PSNR (dB) values for the proposed STAN model.

Model	×2	×4
Bicubic	23.32	21.76
SRCNN [37]	33.17	27.78
DRRN [38]	34.56	29.65
MDSR [39]	34.85	29.90
RDN [40]	34.96	30.24
RCAN [41]	34.99	30.35
LTE [42]	36.22	31.11
STAN (our)	36.98	31.34

As can be seen in Figure 6, the bicubic reconstruction of medical CT images yielded the worst effect and the lowest PSNR. The SR algorithm based on DL performed better than the algorithm based on interpolation. The STAN model based on transform networks proposed in this paper performed relatively better than the CNN-based SR method by 0.76 and 0.23 dB when the scale factor was ×2 and ×4, respectively.

Figure 6.

Medical CT image testing using different algorithms on the DeepLesion dataset.

Thus, the proposed STAN model exhibited superior performance to the CNN-based SR method, demonstrating that the transformer network yields obvious performance advantages in medical CT imaging.

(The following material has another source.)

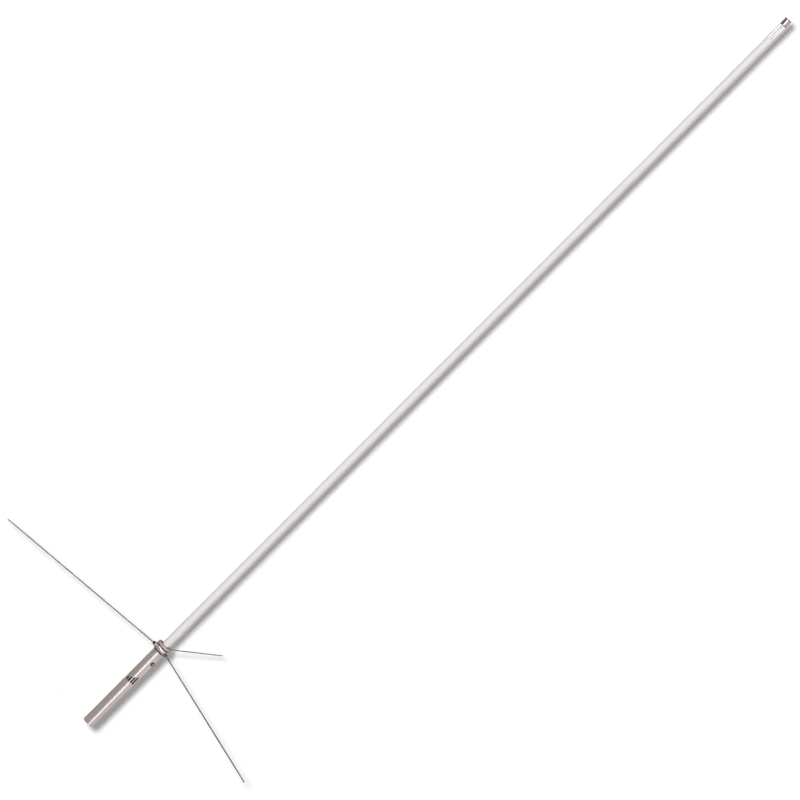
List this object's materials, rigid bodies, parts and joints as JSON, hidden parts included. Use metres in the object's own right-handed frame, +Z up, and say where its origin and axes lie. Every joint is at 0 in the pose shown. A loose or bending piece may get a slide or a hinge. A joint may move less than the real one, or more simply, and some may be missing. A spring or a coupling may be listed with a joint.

By using different algorithms, the medical CT image was reconstructed with multiple resolutions. The results of different algorithms on the DeepLesion are shown in Figure 6.

5. Conclusions

For SR of medical CT images, we proposed an improved STAN model that uses the SA mechanism for feature extraction and solves the long-range dependency problem encountered in CNNs and RNNs. In addition, it can obtain more important feature information. In STAN, nonoverlapping feature values are computed using different window sizes, and feature extraction is performed using a shared-attention mechanism.

We experimentally demonstrated the SR effectiveness of the proposed STAN model in medical CT images. We used the PSNR metric for performance comparison. The results revealed that the PSNR of the proposed STAN model is much better than that of the CNN SR method. The use of the SA mechanism in STAN yields clearer reconstruction results, and the reconstruction effect in the low-frequency regions of medical CT images is better. However, medical imaging may generate image noise due to the influence of hardware equipment and the external environment. As such, the next step is to denoise medical CT images in the SR process.

Algorithm 1.

The implementation steps of our STAN for medical superresolution.

Data Availability

The medical CT medical image data used to support the findings of this study have been deposited in the https://nihcc.app.box.com/v/DeepLesion repository. This is an open source medical open source dataset, you can download and use it freely.

Conflicts of Interest

The authors declare that they have no conflicts of interest.